A robust tomato sauce envelops elbow noodles, ground turkey, creamed spinach, Parmesan and melted mozzarella cheese.

Prep: 15 min
Total Time: 45 min
Yield: 6-8 servings


  • 1 box Hodgson Mill Gluten Free Elbows
  • 1 Tbsp olive oil
  • 1 10 oz bag fresh spinach
  • 2 oz cream cheese
  • 1/3 cup milk
  • 1/2 cup Parmesan cheese, grated
  • 1 Tbsp olive oil
  • 1 1/2 cup ground turkey
  • 1 26 oz jar gluten free tomato basil pasta sauce
  • 2 cloves garlic, minced
  • 1 tsp dried oregano
  • 1 tsp dried basil
  • 3 cups mozzarella cheese, shredded
  • 1/4 cup Parmesan cheese


  • Preheat oven to 375ºF. Prepare a 9x13-inch baking pan with nonstick spray.
  • Bring a large pot of salted water to a boil and add the Gluten Free Elbow noodles; cook for 4 minutes.
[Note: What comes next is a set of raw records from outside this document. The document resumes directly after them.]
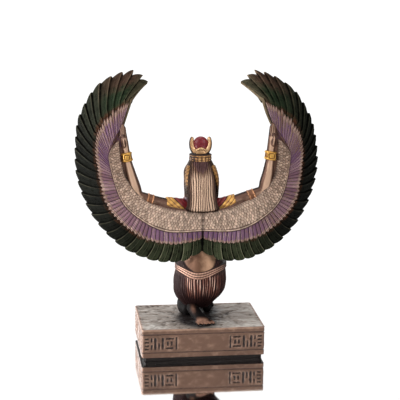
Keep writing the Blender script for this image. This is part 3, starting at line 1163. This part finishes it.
def wireCollar(tree, finish):
    # Deep red near the neck and gold towards the shoulders, with a dark green row at the neck
    band = attribute(tree, "band")
    edge = collar["redEdge"]
    inner = blended(tree, ranged(tree, band, 2.3, 2.6), shade(84, 30, 56), shade(122, 24, 36))
    red = blended(tree, ranged(tree, band, 1.2, 1.4), shade(46, 62, 58), inner)
    tree.links.new(blended(tree, ranged(tree, band, edge - 0.1, edge + 0.1), red, shade(184, 128, 62)),
                   finish.inputs["Paint"])
    tree.links.new(ranged(tree, band, edge - 0.1, edge + 0.1, 0.04, 0.75), finish.inputs["Brushed"])
    tree.links.new(ranged(tree, band, edge - 0.1, edge + 0.1, 1.15, 0.8), finish.inputs["Cover"])


collarMaterial = newMaterial("painted_collar", dict(
    Crest=shade(228, 176, 92), Body=shade(150, 98, 50), Recess=shade(44, 20, 18), Cover=0.9, Grain=500.0,
    Metal=0.55, Gloss=0.34), wire=wireCollar)
addPiece("collar", cape, collarMaterial)

# Head: face, wig, cap and crown
headX = -0.45   # everything above the neck leans a little to her right
face = {
    "rows": [(41.2, 1.1, 1, 2.9, headX), (42.2, 2.2, 2.4, 3.5, headX), (44, 3.1, 3.6, 3.9, headX),
             (46.6, 3.6, 4.4, 4.1, headX), (49, 3.6, 4.4, 4.0, headX), (51.5, 2.0, 2.4, 2.0, headX)],
    "eyeHeight": 46.75, "eyeSide": 1.4, "mouth": 43.75, "chin": 42.4, "depth": -1.0,
}


def faceRelief(x, z):
    # Sums of bells in the plane of the face: brows, sockets, lids, nose, lips, cheeks and chin
    side = np.abs(x)
    eyeX, eyeZ = side - face["eyeSide"], z - face["eyeHeight"]
    lid = np.hypot(eyeX / 0.72, (eyeZ + 0.06 * np.cos(eyeX * 2)) / 0.3)
    ridge = np.interp(z, [44.5, 44.8, 45.15, 46.4, 47.5, 48.1], [0, 0.85, 1.0, 0.6, 0.28, 0.0])
    thick = np.interp(z, [44.7, 45.2, 46.6, 47.6], [0.62, 0.5, 0.34, 0.42])
    out = ridge * np.exp(-(x / thick) ** 2) + 0.3 * bump(side - 0.52, 0.26) * bump(z - 45.0, 0.27)
    out += -0.42 * bump(eyeX, 0.85) * bump(eyeZ, 0.55) + 0.3 * bump(lid, 0.85) + 0.1 * bump(lid - 1.05, 0.16)
    out += 0.2 * bump(z - 47.75 - 0.12 * np.cos(eyeX * 1.6), 0.2) * within(side, 0.2, 0.6, 2.3, 2.9)
    mouthZ = z - face["mouth"] - 0.05 * (x / 0.9) ** 2
    out += 0.3 * bump(x, 0.95) * bump(mouthZ - 0.2, 0.17) + 0.34 * bump(x, 0.8) * bump(mouthZ + 0.24, 0.19)
    out += -0.2 * bump(x, 1.0) * bump(mouthZ, 0.06) - 0.12 * bump(x, 0.8) * bump(mouthZ + 0.62, 0.18)
    out += 0.34 * bump(x, 0.95) * bump(z - face["chin"], 0.5)
    out += 0.2 * bump(side - 1.95, 0.9) * bump(z - 45.3, 0.9)
    return out, lid


def faceShell():
    # Rings up the skull, crowded towards the front, where the relief is added and the eyes are lined
    rows, sides = 130, 196
    z = np.linspace(face["rows"][0][0], face["rows"][-1][0], rows)
    half, behind, before, middle = (v[:, None] for v in smoothRows(face["rows"])(z).T)
    z = z[:, None]
    t = np.linspace(-1, 1, sides, endpoint=False)[None, :]
    angle = np.pi + np.pi * (0.5 * t + 0.5 * t ** 3)
    x = half * np.sin(angle)
    inFront = smoothstep(-np.cos(angle), 0.0, 0.5)
    out, lid = faceRelief(x, z)
    reach = np.where(np.cos(angle) > 0, behind, before)
    points = np.stack(np.broadcast_arrays(
        middle + x, face["depth"] + reach * np.cos(angle) - out * inFront, z), -1)
    low, high = ((middle[i, 0], face["depth"], z[i, 0]) for i in (0, -1))
    side = np.abs(x)
    eyeX = side - face["eyeSide"]
    tail = bump(z - 46.72, 0.12) * within(side, 2.0, 2.2, 2.7, 2.9)
    brow = bump(z - 47.85 - 0.12 * np.cos(eyeX * 1.6), 0.13) * within(side, 0.5, 0.7, 2.4, 2.6)
    pupil = bump(np.hypot(eyeX, z - face["eyeHeight"]), 0.24)
    liner = np.clip(bump(lid - 1.1, 0.22) + tail + brow + pupil, 0, 1) * inFront
    mouthLine = 0.7 * bump(z - face["mouth"] - 0.05 * (x / 0.9) ** 2, 0.06) * bump(x, 1.0) * inFront
    groove, proud = np.clip(liner + mouthLine, 0, 1), np.clip(out * inFront * 0.9 + 0.3, 0, 1)
    return capped(points, low, high, {"groove": groove, "proud": proud})


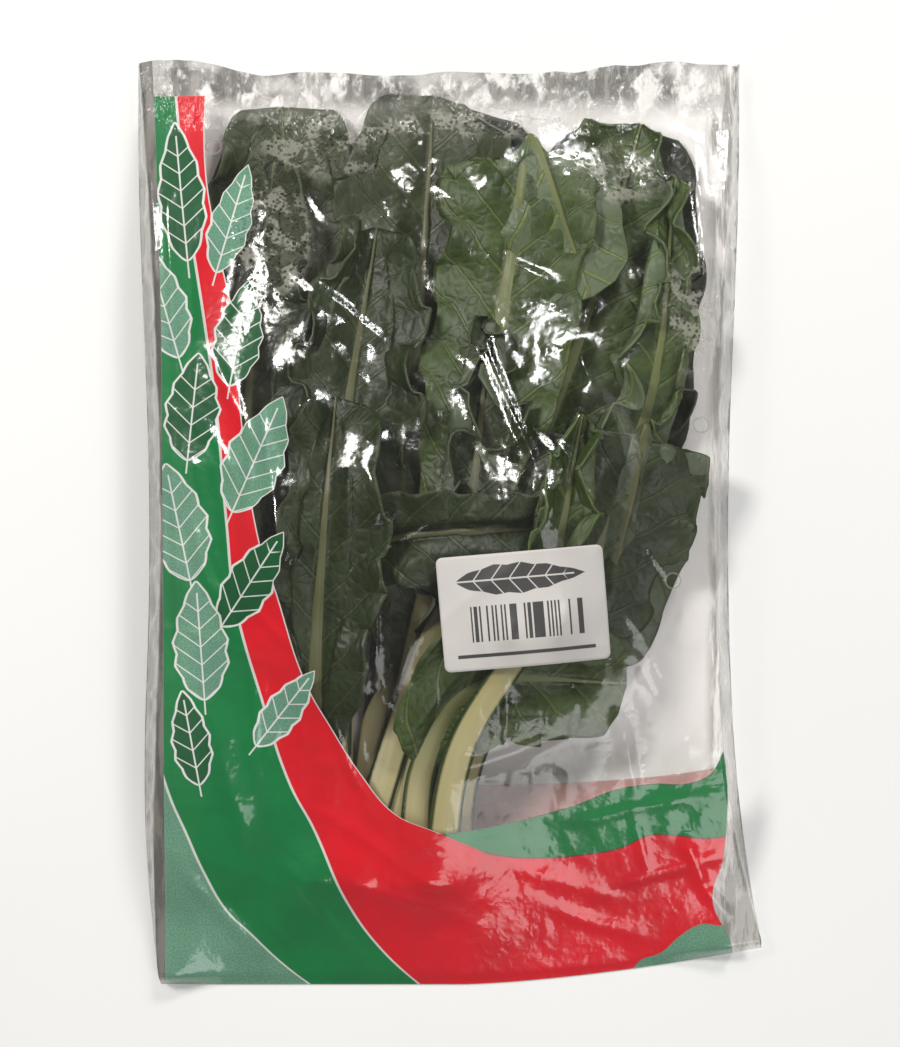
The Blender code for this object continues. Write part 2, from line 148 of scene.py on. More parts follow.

Do not overcook. Drain and set aside. Heat olive oil in a large skillet over medium heat and stir in spinach until wilted, about 2 minutes. Remove from heat and stir in cream cheese, milk and Parmesan until melted and combined. Transfer mixture to a bowl and set aside.
  • Wipe out skillet and heat olive oil over medium heat. Add turkey and cook until meat is browned and cooked through. Stir in pasta sauce, garlic, oregano and basil; set aside. Spread half of meat sauce evenly around bottom of prepared pan Top meat sauce with a layer of elbows. Next, spoon a layer of spinach-cheese mixture over noodles, then sprinkle with 1 cup of mozzarella cheese. Spread with remaining meat sauce and finish with remaining mozzarella and Parmesan cheese.
  • Cover dish loosely with aluminum foil and bake in a 375oF oven for 30 minutes. Remove foil and continue baking for 10 more minutes or until cheese is melted and begins to brown on top. Serve warm.